Seanad debates

Thursday, 3 November 2005

Railway Safety Bill 2001: Second Stage.

 

11:00 am

Derek McDowell (Labour)

We need to limit the number of passengers. We cannot continue to allow the large numbers of people who arrive at Heuston Station on Friday to board the trains. We cannot do that because sooner or later there will be a tragic accident and questions will be asked.

Others have mentioned Transport 21 and I feel like a broken record complaining about this but it is genuinely disappointing. I have complained about integrated ticketing in the past. The website of the Department of Transport is fantastic because it allows one to look at press releases dating back to 1997. I entered Midleton into the search engine this morning to ascertain how often the extension from Cork to Midleton had been announced. It was first announced in 1998 and again in 1999 by the then Minister, Senator O'Rourke. It was included in the national development plan in 2000. The extension was announced again in 2004 as a definitive plan with an amount of money provided and now it has appeared again in the Transport 21 plan launched two days ago. I hope it happens but the Minister of State must understand that people are deeply sceptical about this. One could take half a dozen different transport proposals, trace them back with the benefit of the Department's website, and see that they have been announced so many times that the credibility of the Minister and his Department is now zilch.

I read, very carefully, the contribution of the Minister for Finance, Deputy Cowen, to the presentation of the Transport 21 plan. There were ifs and buts in what he said. When the Minister for Finance says that the money is being provided but is predicated on the presumption of 4.5% growth, which is as much as most people believe we can manage, and that he still only intends to spend approximately €5 billion per annum on the public capital programme, which is what we are already spending, then alarm bells should, justifiably, start to ring. Essentially what he is saying is that he thinks the plan is a good idea and will remain so in ten years time, but we may not be able to afford it and other priorities may arise. Furthermore, even though the current Minister for Finance thinks it is a good idea, his successor may not agree.

The metro was first announced in 2000, by the then Minister, Senator O'Rourke, and almost everybody thinks the metro is a good idea, except Mr. Michael O'Leary. Why has it not happened? It has not happened, not because the Department of Transport wanted to stop it, although there are some officials who are not enthusiastic, but because the officials in Merrion Street will not sign the cheques. It also has not happened because in recent years whenever we think we cannot afford a project or are not enthusiastic about providing money from Exchequer funds, we have taken to saying we will do it by way of a public-private partnership, PPP.

In the past I have been reasonably enthusiastic about PPPs but they are not a panacea. There are many projects in which the private sector is not interested or which would necessitate paying it far too much to stimulate its interest. We must, in the first instance, provide Exchequer funding and if there is private sector interest also, then that is fine. However, we cannot predicate a major project on there being private sector interest because we cannot guarantee that. Frankly, if the interest is not organically present, then frequently we end up having to pay far too much for private sector involvement in projects. When I see that €8 billion of the plan's budget is predicated on private sector interest, then I get worried. I worry whether we can afford, or will choose to afford, to complete all elements of the plan, assuming the current Government is in power for a significant part of the next ten years.

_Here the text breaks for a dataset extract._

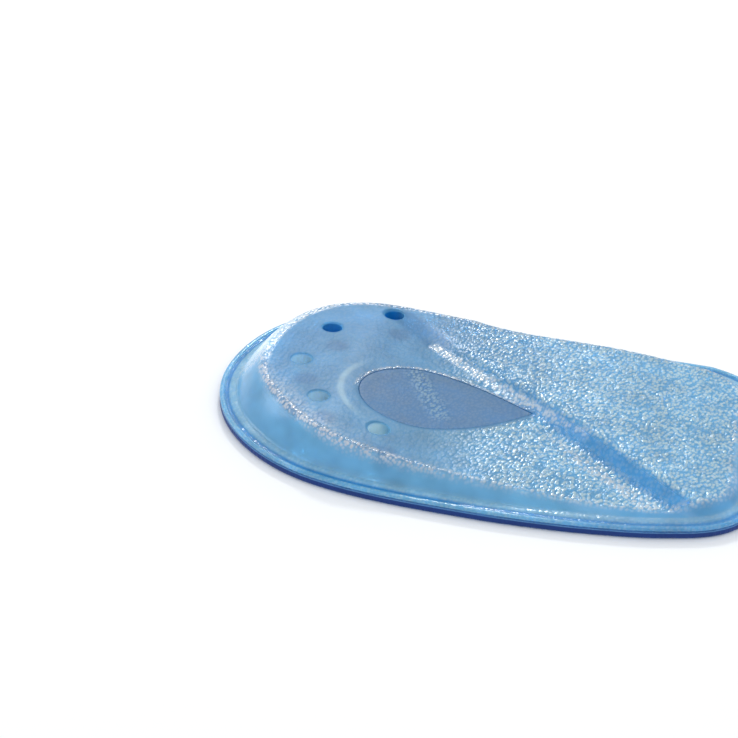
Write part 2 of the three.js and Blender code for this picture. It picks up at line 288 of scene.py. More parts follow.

I would like to ask the Minister of State a few questions about Luas. I assume the requirement for safety procedures and so on under the Bill will apply to Luas. Since the Bill has been on the stocks since the Luas came into operation, have the various provisions that already apply to the Luas system a benchmark of safety procedures under which they operate? Is it the operator, which is a French company, or the rail authority that is responsible for ensuring that the safety procedures are in operation? It appears that we are saying that if the service is not safe it can slow down. I am not sure this is a sufficient basis on which to proceed.

Part 9 has invited a fair bit of interest, not least from our colleagues in the trade union movement, with whom I disagree on this issue. The Bill provides that the same levels of intoxicants must be present in the blood of a crucial safety worker in order for an offence to be committed. I am strongly of the view that we should take a zero tolerance approach to this issue and that individuals who are responsible for trains, which may carry hundreds of people, should not be permitted any safe level of alcohol. I know it is being done on the basis that workers and drivers in other positions are allowed to have one or one and a half drinks, therefore, in the interests of fairness and equality, it should apply to rail workers. I do not believe this should be the case. I do not think we should even contemplate the possibility that someone who is responsible for the safety of hundreds of people should have any level of alcohol in his or her blood. My inclination is that there should be zero tolerance in that regard. I agree with what my colleagues in the trade union movement said about the need for an independent person to take and process the sample. As Senator Wilson said, there may be a constitutional issue, which the Minister of State must clarify.

I welcome the Bill. I would like to think that much of what it provides for is already in operation. However, it is well to get it onto the Statute Book.